The move would be disastrous for frequent users of the disclosure service, such as NHS trusts, local authorities and the voluntary sector. It raises the potential of recruitment freezes or the illegal employment of workers who have not been CRB checked.
Under the Police Act 1997 (Criminal Records) (Registration) Regulations 2005, CRB investigation teams will have the power to ‘terminate’ the registration of organisations that regularly abuse its disclosure service.
Last week, Personnel Today revealed that employers in the NHS are breaking the law by making illegal background checks on all new staff, not just those who have access to patients. Research by Personnel Today’s sister title IRS Employment Review last year found that about 10% of all CRB disclosures are for posts not eligible for checks.
Mark Favager, head of communications at the CRB, said the bureau was worried about organisations carrying out illegal checks and would not be afraid to take action against them. “The CRB will carry out more frequent inspections to make sure [illegal checks] don’t happen in the future,” he said.

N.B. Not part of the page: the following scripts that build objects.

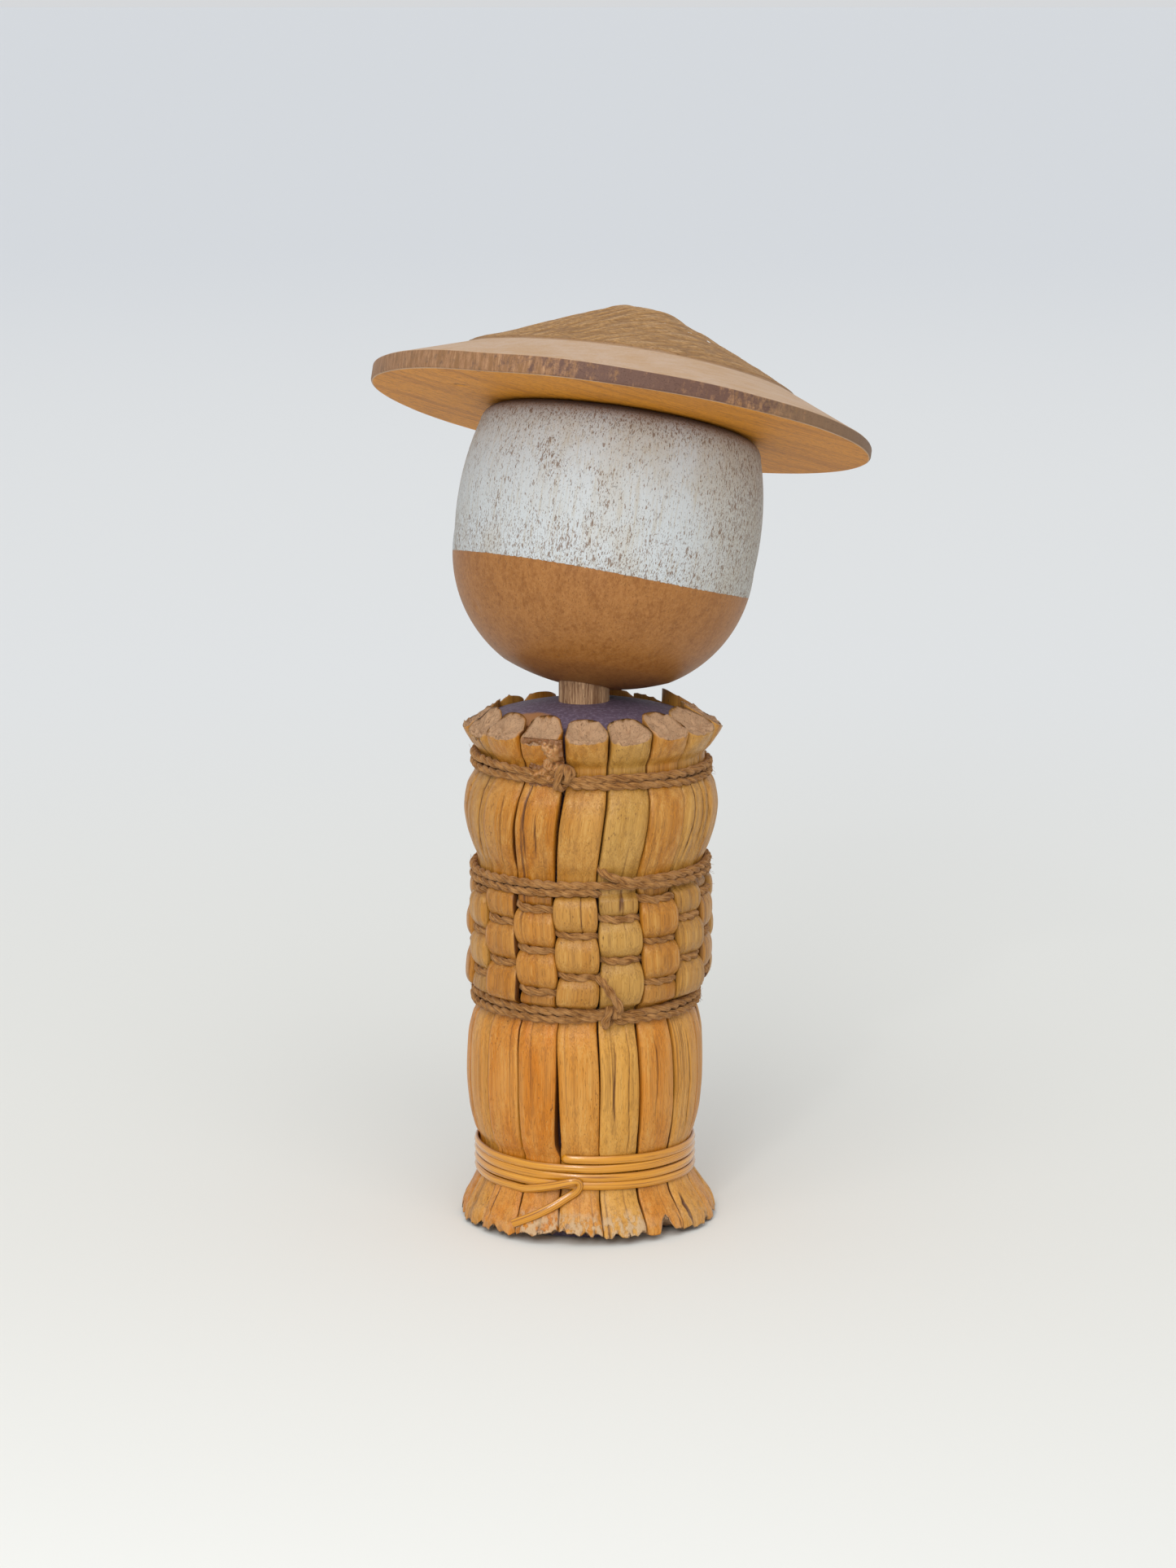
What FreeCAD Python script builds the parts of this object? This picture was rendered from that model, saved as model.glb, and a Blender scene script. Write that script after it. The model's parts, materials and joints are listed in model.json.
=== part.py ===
import FreeCAD, Part
import math
import os
import re
import Sketcher

# A small standing doll in a wide conical hat. A turned wooden core is covered by a ring of rush
# stems, bound and woven with twine and wrapped with split cane at the foot. A vertical dowel in the
# core carries a turned head, whose own axis leans. A loose peg in the head's flat top carries the
# hat, which turns on it and lifts off with it. Millimetres, +Z up, origin at the base's centre.

doc = FreeCAD.newDocument("conical_hat_doll")
sheet = doc.addObject("Spreadsheet::Sheet", "Sizes")

SIZES = [
    ("core_radius", 19.3, "turned core"),
    ("core_height", 104.7, "core, base to the rim of its domed top"),
    ("core_dome", 2.8, "rise of the domed top above that rim"),
    ("reed_count", 17, "stems round the core, an odd number so that one weft alternates"),
    ("reed_gap_angle", 0.6, "split between two stems, degrees"),
    ("first_reed_angle", 12.2, "middle of the first stem, degrees from +X"),
    ("glue_line", 0.2, "gap between the core and the backs of the stems"),
    ("rim_drop", 2.7, "outer edge of the stems' cut upper ends, below the core's rim"),
    ("rim_thickness", 7.5, "stems at their flared upper ends"),
    ("end_rise", 5.0, "inner edge of the slanting upper cut above its outer edge"),
    ("foot_thickness", 6.5, "stems at their flared lower ends"),
    ("foot_edge", 1.8, "height of the plain edge below the foot's flare"),
    ("wrap_height", 13.0, "middle of the cane wrap"),
    ("wrap_rounds", 4, "rounds of split cane"),
    ("cane_width", 1.7, "split cane"),
    ("cane_thickness", 1.1, "split cane"),
    ("wrap_seat_thickness", 2.3, "stems under the cane wrap"),
    ("lower_bulge", 2.8, "stems' swell between the cane wrap and the lower binding"),
    ("lower_seat_thickness", 2.25, "stems under the lower binding"),
    ("weft_seat_thickness", 2.9, "stems under the weft"),
    ("weft_rounds", 5, "woven rounds between the upper and lower bindings"),
    ("weft_pitch", 4.4, "from one round to the next"),
    ("weft_strand", 1.9, "diameter of the woven twine"),
    ("pillow_swell", 0.9, "stems' swell between two rounds of weft"),
    ("upper_binding_drop", 29.0, "middle of the upper binding below the rim"),
    ("upper_seat_thickness", 3.25, "stems under the upper binding"),
    ("upper_bulge", 3.2, "stems' swell between the upper and top bindings"),
    ("top_binding_drop", 7.0, "middle of the top binding below the rim"),
    ("top_seat_thickness", 3.25, "stems under the top binding"),
    ("binding_strand", 1.7, "diameter of the binding twine, pulled tight"),
    ("seat_clearance", 0.15, "between any binding and the stems that it lies on"),
    ("knot_radius", 1.5, "binding knots"),
    ("knot_stand", 0.3, "middle of a knot outside the rounds' surface"),
    ("top_knot_angle", 257.0, "place of the top binding's knot, degrees from +X"),
    ("lower_knot_angle", 282.0, "place of the lower binding's knot"),
    ("neck_radius", 5.15, "neck dowel"),
    ("neck_place", -0.8, "dowel's axis along X"),
    ("neck_in_core", 22.0, "dowel glued in the core"),
    ("neck_showing", 2.5, "dowel between the core's dome and the head"),
    ("neck_in_head", 16.0, "dowel inside the head"),
    ("neck_glue", 0.05, "dowel's radial gap in the core"),
    ("neck_clearance", 0.06, "dowel's radial running gap in the head"),
    ("dowel_chamfer", 0.6, "ends of the dowel and the peg"),
    ("end_clearance", 1.0, "air beyond each end of a dowel or peg"),
    ("lean_angle", 16.4, "head's axis from the vertical, degrees"),
    ("lean_heading", 58.8, "the way it leans, degrees from +X towards +Y"),
    ("head_height", 54.0, "along its own axis, to its flat top"),
    ("head_radius", 30.7, "at its widest"),
    ("head_widest", 28.0, "height of its widest place"),
    ("chin_inset", 13.7, "where the flatter bottom ends, inside the widest"),
    ("chin_height", 3.5, "the same place, height"),
    ("cheek_swell", 3.9, "outward curve from there to the widest place"),
    ("crown_swell", 1.1, "outward curve above the widest place"),
    ("brow_inset", 1.9, "where the upper edge's rounding starts, inside the widest"),
    ("brow_drop", 3.3, "the same place, below the flat top"),
    ("top_inset", 5.1, "edge of the flat top that the hat rests on, inside the widest"),
    ("edge_swell", 0.8, "curve of that rounding"),
    ("hat_gap", 0.1, "between the head's flat top and the hat"),
    ("peg_radius", 4.0, "hat peg"),
    ("peg_in_head", 14.0, "peg's stand in the head"),
    ("peg_in_hat", 10.0, "peg's stand in the hat"),
    ("peg_clearance", 0.06, "peg's radial running gap in the head and in the hat"),
    ("hat_radius", 50.8, "hat"),
    ("hat_edge", 3.4, "thickness of the hat's rim"),
    ("edge_round", 0.5, "rounding of the rim's two corners"),
    ("band_height", 11.5, "smooth outer band where it meets the carved cone"),
    ("cone_radius", 31.0, "carved cone"),
    ("cone_step", 0.4, "carved cone's stand above the smooth band"),
    ("shoulder_radius", 8.0, "where the cone's rounded point starts"),
    ("shoulder_height", 22.2, "the same place, above the underside"),
    ("hat_height", 23.5, "rounded point above the underside"),
]
for row, (alias, value, note) in enumerate(SIZES, start=1):
    sheet.set(f"A{row}", note)
    sheet.set(f"B{row}", str(value))
    sheet.setAlias(f"B{row}", alias)
doc.recompute()
REEDS = int(sheet.get("reed_count"))
ROUNDS = int(sheet.get("weft_rounds"))

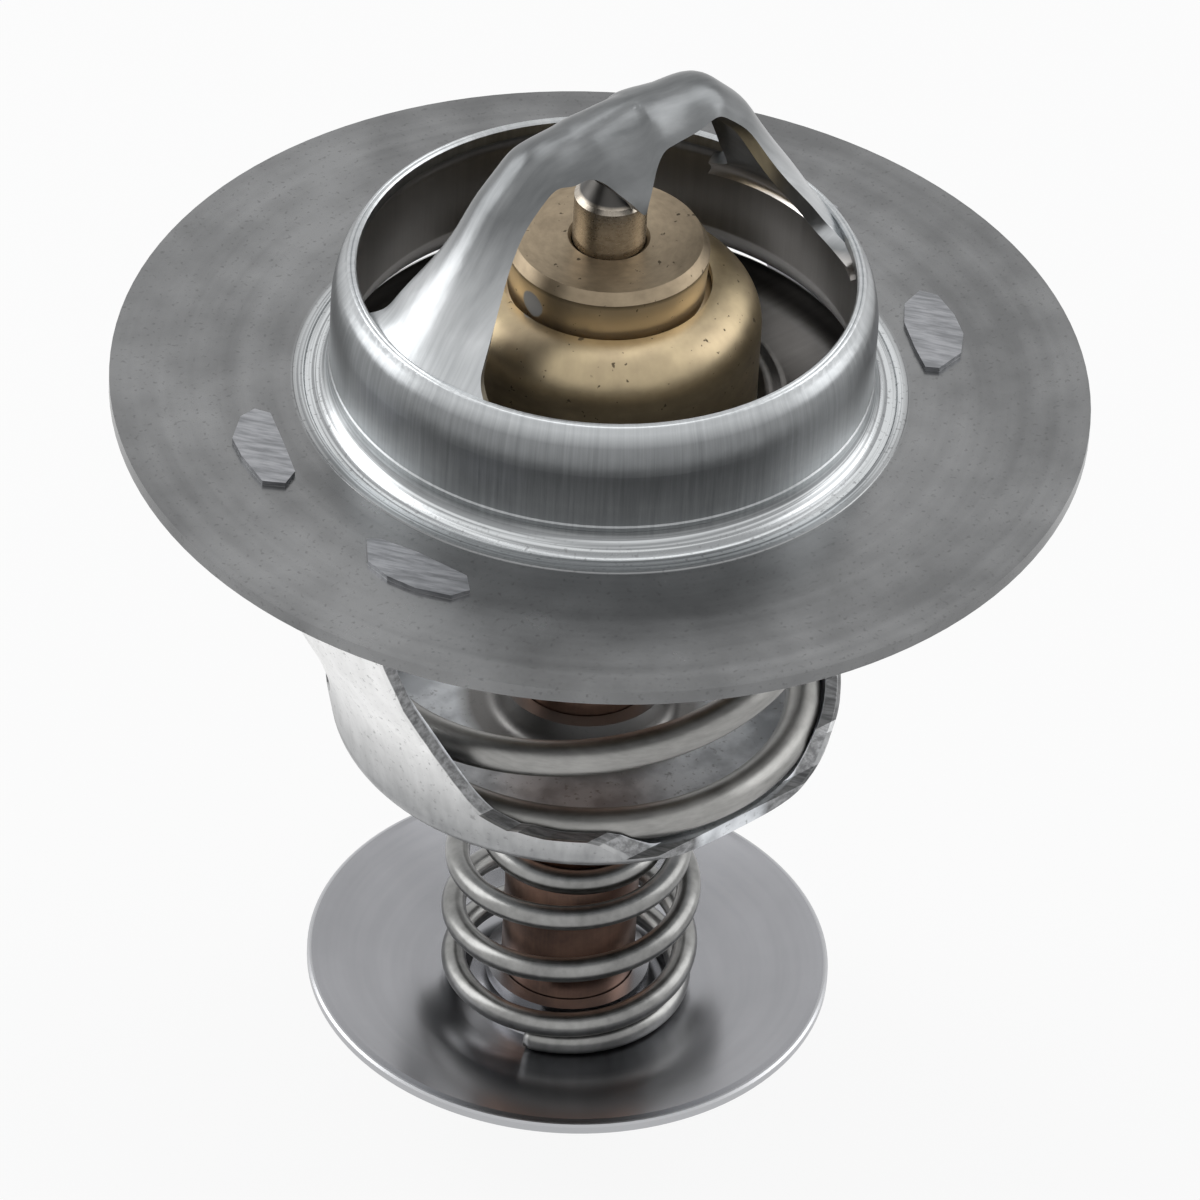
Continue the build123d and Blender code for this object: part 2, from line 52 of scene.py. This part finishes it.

Andrew Foster, director of workforce at the Department of Health, said it would be “unimaginable” that NHS organisations could be deregistered by the CRB because of the continual need to recruit new staff for the health service.
But Mervyn Barrett, communications manager at Nacro, the charity for ex-offenders, questioned whether the CRB would carry out its threat. A fine would be more appropriate for organisations found breaking the law, he said.
The new regulations will also mean employers being held to account for any mistakes on disclosure applications, and stricter rules on adhering to the CRB’s code of practice.